Touring the worlds that my son has settled over the last couple of years, I find a lot of the imagery one might expect from a kid his age. Throughout are standard fantasies like living in a treehouse or on a boat. The dominant themes vary as I pass through time: trains in his earliest worlds, then robots, a long streak of pyramids. Pirate ships, particularly half-sunken ones with treasure chests, remain a constant.
In Minecraft, you often need to build a semi-functioning house with working features like a bed and storage, which means I get to see my son’s personal ideas about what “home” should feel like. Going through these houses, a number of motifs come up again and again: He loves extreme symmetry, varying bands of bright colors, and elaborate lighting comprised of dozens of fixtures. His precise and idiosyncratic tastes are balanced by his fondness for family; he typically incorporates multiple beds and bedrooms, reserved for different family members that he pretends might visit one day.

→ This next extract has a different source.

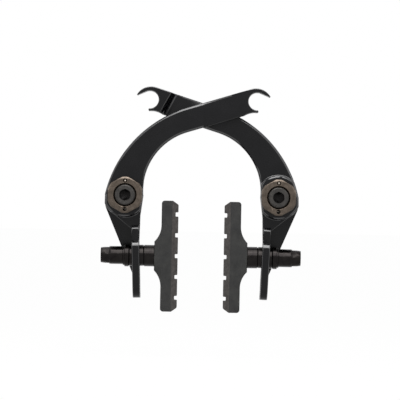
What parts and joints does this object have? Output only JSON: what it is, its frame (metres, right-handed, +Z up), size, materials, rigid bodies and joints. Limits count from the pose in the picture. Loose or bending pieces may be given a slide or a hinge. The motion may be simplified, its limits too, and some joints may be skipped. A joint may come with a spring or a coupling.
{
  "type": "u brake",
  "caption": "Bicycle rim brake with two crossed, curved arms on two pivot posts, cable hooks at the top, pads on ball-seat washers and spring tension nuts; no cable.",
  "frame": {"origin": "on the frame face that the two pivot posts stand on, midway between the posts' axes", "axes": "+Z up, -Y to the front (the side with the bolt heads and cable hooks), +X across the brake to the right as seen from the front"},
  "size_m": [0.0992, 0.0213, 0.1114],
  "materials": {
    "arm_anodised": "black anodised, satin gloss",
    "bushing": "turned bronze",
    "tension_nut": "brown-black steel, satin",
    "spring_wire": "bright spring wire",
    "bolt_black": "black oxide steel",
    "pad_rubber": "dark grey moulded rubber, matt",
    "stud_steel": "zinc-plated steel",
    "washer_black": "black oxide steel, satin",
    "sleeve_nut": "black oxide steel, satin"
  },
  "bodies": {
    "frame_side": {"left_pivot_bolt": "bolt_black", "right_pivot_bolt": "bolt_black"},
    "left_tension": {"left_tension_nut": "tension_nut", "left_spring": "spring_wire"},
    "left_brake_arm": {"left_arm": "arm_anodised", "left_pivot_bushing": "bushing"},
    "left_slider": {"left_inner_convex_washer": "washer_black", "left_outer_convex_washer": "washer_black"},
    "left_cups": {"left_pad_collar": "washer_black", "left_outer_concave_washer": "washer_black"},
    "left_pad": {"left_pad_rubber": "pad_rubber", "left_pad_stud": "stud_steel", "left_flat_washer": "washer_black", "left_sleeve_nut": "sleeve_nut"},
    "right_tension": {"right_tension_nut": "tension_nut", "right_spring": "spring_wire"},
    "right_brake_arm": {"right_arm": "arm_anodised", "right_pivot_bushing": "bushing"},
    "right_slider": {"right_inner_convex_washer": "washer_black", "right_outer_convex_washer": "washer_black"},
    "right_cups": {"right_pad_collar": "washer_black", "right_outer_concave_washer": "washer_black"},
    "right_pad": {"right_pad_rubber": "pad_rubber", "right_pad_stud": "stud_steel", "right_flat_washer": "washer_black", "right_sleeve_nut": "sleeve_nut"}
  },
  "joints": [
    {"name": "left_arm_pivot", "type": "hinge", "parent": "frame_side", "child": "left_brake_arm", "pos_m": [-0.038, 0, 0], "axis": [0, 1, 0], "range_deg": [-4, 10], "stiffness_Nm_per_rad": 1.5, "deforming": ["left_spring"]},
    {"name": "left_tension_turn", "type": "hinge", "parent": "frame_side", "child": "left_tension", "pos_m": [-0.038, 0, 0], "axis": [0, 1, 0], "range_deg": [-30, 90], "deforming": ["left_spring"]},
    {"name": "left_pad_height", "type": "slide", "parent": "left_brake_arm", "child": "left_slider", "axis": [0.0366, 0, -0.9993], "range_m": [0, 0.0125]},
    {"name": "left_pad_toe", "type": "hinge", "parent": "left_slider", "child": "left_cups", "pos_m": [-0.03225, -0.0098, -0.03], "axis": [0, 0, 1], "range_deg": [-3, 3]},
    {"name": "left_pad_twist", "type": "hinge", "parent": "left_cups", "child": "left_pad", "pos_m": [-0.03225, -0.0098, -0.03], "axis": [1, 0, 0], "continuous": true},
    {"name": "right_arm_pivot", "type": "hinge", "parent": "frame_side", "child": "right_brake_arm", "pos_m": [0.038, 0, 0], "axis": [0, -1, 0], "range_deg": [-4, 10], "stiffness_Nm_per_rad": 1.5, "deforming": ["right_spring"]},
    {"name": "right_tension_turn", "type": "hinge", "parent": "frame_side", "child": "right_tension", "pos_m": [0.038, 0, 0], "axis": [0, -1, 0], "range_deg": [-30, 90], "deforming": ["right_spring"]},
    {"name": "right_pad_height", "type": "slide", "parent": "right_brake_arm", "child": "right_slider", "axis": [-0.0366, 0, -0.9993], "range_m": [0, 0.0125]},
    {"name": "right_pad_toe", "type": "hinge", "parent": "right_slider", "child": "right_cups", "pos_m": [0.03225, -0.0098, -0.03], "axis": [0, 0, 1], "range_deg": [-3, 3]},
    {"name": "right_pad_twist", "type": "hinge", "parent": "right_cups", "child": "right_pad", "pos_m": [0.03225, -0.0098, -0.03], "axis": [1, 0, 0], "continuous": true}
  ],
  "couplings": [
    {"joint": "right_arm_pivot", "follows": "left_arm_pivot", "ratio": 1}
  ]
}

And I do visit periodically, to take the guided tour through his work or to play alongside him. In the beginning I mostly built structures on his request, like a submarine we could pretend to operate. These days we prefer to homestead, splitting up responsibilities between harvesting wheat, collecting cattle, making improvements on our house.
The working rhythms of our shared play allow for stretches of silent collaboration. It’s in these contemplative moments that I notice how distinct this feeling is from my own childhood, as well as the childhood I had predicted for my son. I thought I would be his Player 2, an ideal peer that would make his childhood awesome in ways that mine was not. In retrospect, that was always just a picture of me, not of him and not of us.
My daughter just turned 2, too young for video games. When she’s ready, will she be an explorer or an architect or a storyteller? Will she prefer simple homes or will her tastes be more fantastic? What shared dreams will she author with her brother, or with me? And when they’re both much older, how will it feel to load up their worlds again and walk around inside of their own childhood fantasies? When I look forward to playing games with her in the future, the picture in my head doesn’t look like my childhood anymore. In fact, the picture can’t be filled in at all — she still has to build it.